DATASET EXCERPT:
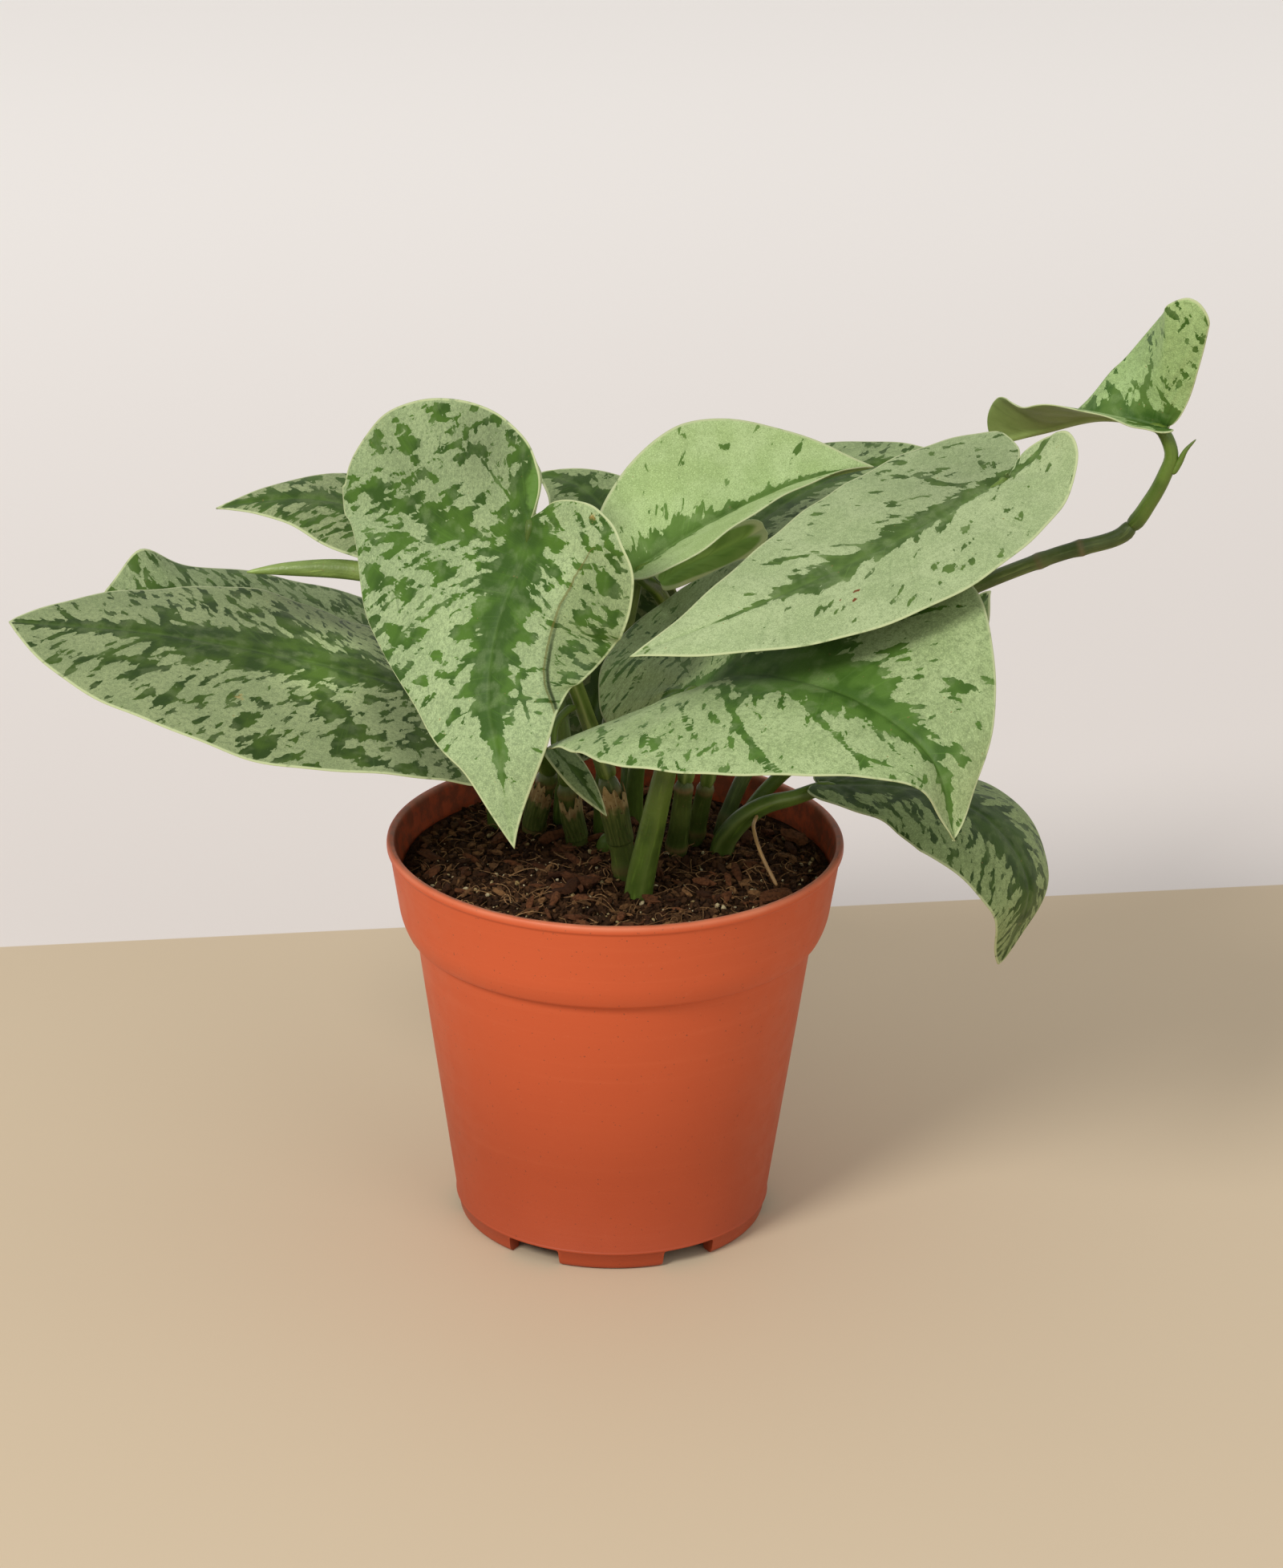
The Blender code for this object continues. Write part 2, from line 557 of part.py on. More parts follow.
def make_pot(material):
    floor_top = UNDERSIDE_RISE + FLOOR
    corner = 2.2
    outside = [
        (0, UNDERSIDE_RISE), (FOOT_RADIUS - FOOT_RING_WIDTH, UNDERSIDE_RISE),
        (FOOT_RADIUS - FOOT_RING_WIDTH + 0.4, 0), (wall_radius(0) - corner, 0),
        (wall_radius(corner) - 0.6, 0.7), (wall_radius(corner), corner),
        (WALL_TOP_RADIUS, COLLAR_BOTTOM - 1.5), (COLLAR_LIP_RADIUS - 0.8, COLLAR_BOTTOM),
        (COLLAR_LIP_RADIUS, COLLAR_BOTTOM + 1.0), (COLLAR_WALL_RADIUS - 0.4, COLLAR_WALL_BASE - 1.8),
        (COLLAR_WALL_RADIUS, COLLAR_WALL_BASE), (RIM_RADIUS - 0.7, POT_HEIGHT - 2.2),
        (RIM_RADIUS, POT_HEIGHT - 1.5), (RIM_RADIUS, POT_HEIGHT - 0.4), (RIM_RADIUS - 0.4, POT_HEIGHT),
    ]
    inside = [
        (RIM_RADIUS - RIM_BEAD, POT_HEIGHT), (RIM_RADIUS - RIM_BEAD - 0.2, POT_HEIGHT - 0.5),
        (COLLAR_WALL_RADIUS - WALL, COLLAR_WALL_BASE), (WALL_TOP_RADIUS - WALL, COLLAR_BOTTOM - 1.0),
        (wall_radius(floor_top) - WALL, floor_top), (0, floor_top),
    ]
    pot = turned("pot", outside + inside, POT_SEGMENTS, material)
    for k in range(NOTCH_COUNT):
        angle = tau * k / NOTCH_COUNT
        reach = FOOT_RADIUS + 2 - NOTCH_DEPTH / 2
        block = bmesh.new()
        bmesh.ops.create_cube(block, size=1)
        bmesh.ops.scale(block, vec=(NOTCH_DEPTH + 4, NOTCH_WIDTH, 2 * NOTCH_HEIGHT), verts=block.verts)
        bmesh.ops.translate(block, vec=(reach, 0, 0), verts=block.verts)
        bmesh.ops.rotate(block, matrix=Matrix.Rotation(angle, 3, "Z"), verts=block.verts)
        cut(pot, add_object(f"notch_{k}", block, smooth=False))


def soil_height(radius, angle):
    """The mix is a low mound, pressed down at the wall, with shallow hollows."""
    share = radius / (RIM_RADIUS - 4)
    hollow = 0.6 * sin(3 * angle + 1.0) * share + 0.5 * cos(5 * angle) * share**2
    return SOIL_TOP + SOIL_MOUND * (1 - share**2) + hollow


def make_soil(material):
    """The potting mix fills the pot to its top, with a socket for each stalk that roots in it."""
    floor = UNDERSIDE_RISE + FLOOR + SOIL_WALL_GAP
    segments = 32
    body = bmesh.new()
    wall_gap = WALL + SOIL_WALL_GAP
    edge = [
        (wall_radius(floor) - wall_gap, floor), (WALL_TOP_RADIUS - wall_gap, COLLAR_BOTTOM - 1.0),
        (COLLAR_WALL_RADIUS - wall_gap, COLLAR_WALL_BASE),
    ]
    top_radius = COLLAR_WALL_RADIUS - wall_gap + 1.2
    loops = [[body.verts.new((0, 0, floor))]]
    angles = [tau * k / segments for k in range(segments)]
    for radius, height in edge:
        loops.append([body.verts.new((radius * cos(t), radius * sin(t), height)) for t in angles])
    for radius in (top_radius, 0.72 * top_radius, 0.4 * top_radius):
        loops.append([
            body.verts.new((radius * cos(t), radius * sin(t), soil_height(radius, t))) for t in angles
        ])
    loops.append([body.verts.new((0, 0, soil_height(0, 0)))])
    for near, far in zip(loops, loops[1:]):
        for k in range(segments):
            corners = [near[k % len(near)], near[(k + 1) % len(near)],
                       far[(k + 1) % len(far)], far[k % len(far)]]
            body.faces.new(list(dict.fromkeys(corners)))
    bmesh.ops.recalc_face_normals(body, faces=body.faces)
    return add_object("potting_mix", body, material)


def make_sockets(soil, routes):
    for name, (route, lead) in routes.items():
        if route[0][2] > SOIL_TOP - 10:
            continue
        rings = tube_rings(route, lead, grow=SOCKET_GAP)
        above = [ring[0][2] > SOIL_TOP + 4 for ring in rings].index(True)
        rings = rings[: above + 1]
        rings[0] = [point - (0, 0, SOCKET_GAP) for point in rings[0]]
        cut(soil, add_object("socket_" + name, tube_mesh(rings), smooth=False))


def main():
    clear_scene()
    plastic, mix, blade, stalk, dry = (make_material(name) for name in COLORS)
    make_pot(plastic)
    soil = make_soil(mix)
    for name, leaf in LEAVES.items():
        make_blade(name, leaf, stalk if name == "sheath_winged" else blade)
    routes = {name: (route, None) for name, route in STEMS.items()}
    routes["sprout"] = (SPROUT, None)
    for name, stalk_plan in STALKS.items():
        routes[name] = stalk_route(*stalk_plan)
    for name, (route, lead) in routes.items():
        add_object(name, tube_mesh(tube_rings(route, lead)), stalk)
    make_sockets(soil, routes)
    add_object("leaf_rolled", tube_mesh(tube_rings(ROLLED_LEAF, spacing=4)), blade)
    add_object("stipule", tube_mesh(tube_rings(STIPULE, spacing=2.5, sides=6)), stalk)
    add_object("aerial_root", tube_mesh(tube_rings(AERIAL_ROOT, spacing=3, sides=6)), dry)
    for name, sheath in SHEATHS.items():
        make_sheath(name, material=dry, **sheath)


main()
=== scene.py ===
"""A satin pothos in a nursery pot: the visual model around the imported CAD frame."""

from math import cos, pi, radians, sin, tau

import bmesh
import bpy
import numpy as np
from mathutils import Matrix, Vector


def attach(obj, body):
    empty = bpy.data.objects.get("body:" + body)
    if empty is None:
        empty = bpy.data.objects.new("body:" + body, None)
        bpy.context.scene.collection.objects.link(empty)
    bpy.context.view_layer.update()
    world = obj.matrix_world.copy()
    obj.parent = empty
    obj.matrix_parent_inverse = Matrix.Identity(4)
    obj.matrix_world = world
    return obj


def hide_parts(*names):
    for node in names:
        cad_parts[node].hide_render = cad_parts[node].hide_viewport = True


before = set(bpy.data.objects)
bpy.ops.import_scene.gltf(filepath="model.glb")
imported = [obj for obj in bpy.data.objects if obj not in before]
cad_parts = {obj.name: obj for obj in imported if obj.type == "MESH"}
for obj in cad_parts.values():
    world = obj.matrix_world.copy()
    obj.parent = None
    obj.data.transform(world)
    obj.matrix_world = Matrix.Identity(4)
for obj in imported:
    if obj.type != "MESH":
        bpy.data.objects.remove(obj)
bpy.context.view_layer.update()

MM = 0.001


# ---------------------------------------------------------------- curves and leaf shapes


def spline(points, count, lead=None):
    given = np.array(points, float)
    before = 2 * given[0] - given[1]
    if lead is not None:
        before[:3] = given[1, :3] - 2 * np.linalg.norm(given[1, :3] - given[0, :3]) * lead
    given = np.vstack([before, given, 2 * given[-1] - given[-2]])
    t = np.linspace(0, 1, 24, endpoint=False)[:, None]
    rows = []
    for a, b, c, d in zip(given, given[1:], given[2:], given[3:]):
        bend = (2 * a - 5 * b + 4 * c - d) * t**2 + (3 * b - a - 3 * c + d) * t**3
        rows.append(0.5 * (2 * b + (c - a) * t + bend))
    rows = np.vstack(rows + [given[-2:-1]])
    steps = np.linalg.norm(np.diff(rows[:, :3], axis=0), axis=1)
    run = np.concatenate([[0], np.cumsum(steps)])
    even = np.linspace(0, run[-1], count)
    return np.stack([np.interp(even, run, column) for column in rows.T], axis=1)


def hump(away, reach):
    return np.exp(-((away / reach) ** 2))


def unit(vectors):
    vectors = np.asarray(vectors, float)
    return vectors / np.maximum(np.linalg.norm(vectors, axis=-1, keepdims=True), 1e-12)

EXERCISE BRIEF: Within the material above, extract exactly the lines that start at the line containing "spacing=2.5, sides=6)), stalk)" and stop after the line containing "bpy.context.scene.collection.objects.link(empty)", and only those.

RESULT OF THIS TASK:
    add_object("stipule", tube_mesh(tube_rings(STIPULE, spacing=2.5, sides=6)), stalk)
    add_object("aerial_root", tube_mesh(tube_rings(AERIAL_ROOT, spacing=3, sides=6)), dry)
    for name, sheath in SHEATHS.items():
        make_sheath(name, material=dry, **sheath)


main()
=== scene.py ===
"""A satin pothos in a nursery pot: the visual model around the imported CAD frame."""

from math import cos, pi, radians, sin, tau

import bmesh
import bpy
import numpy as np
from mathutils import Matrix, Vector


def attach(obj, body):
    empty = bpy.data.objects.get("body:" + body)
    if empty is None:
        empty = bpy.data.objects.new("body:" + body, None)
        bpy.context.scene.collection.objects.link(empty)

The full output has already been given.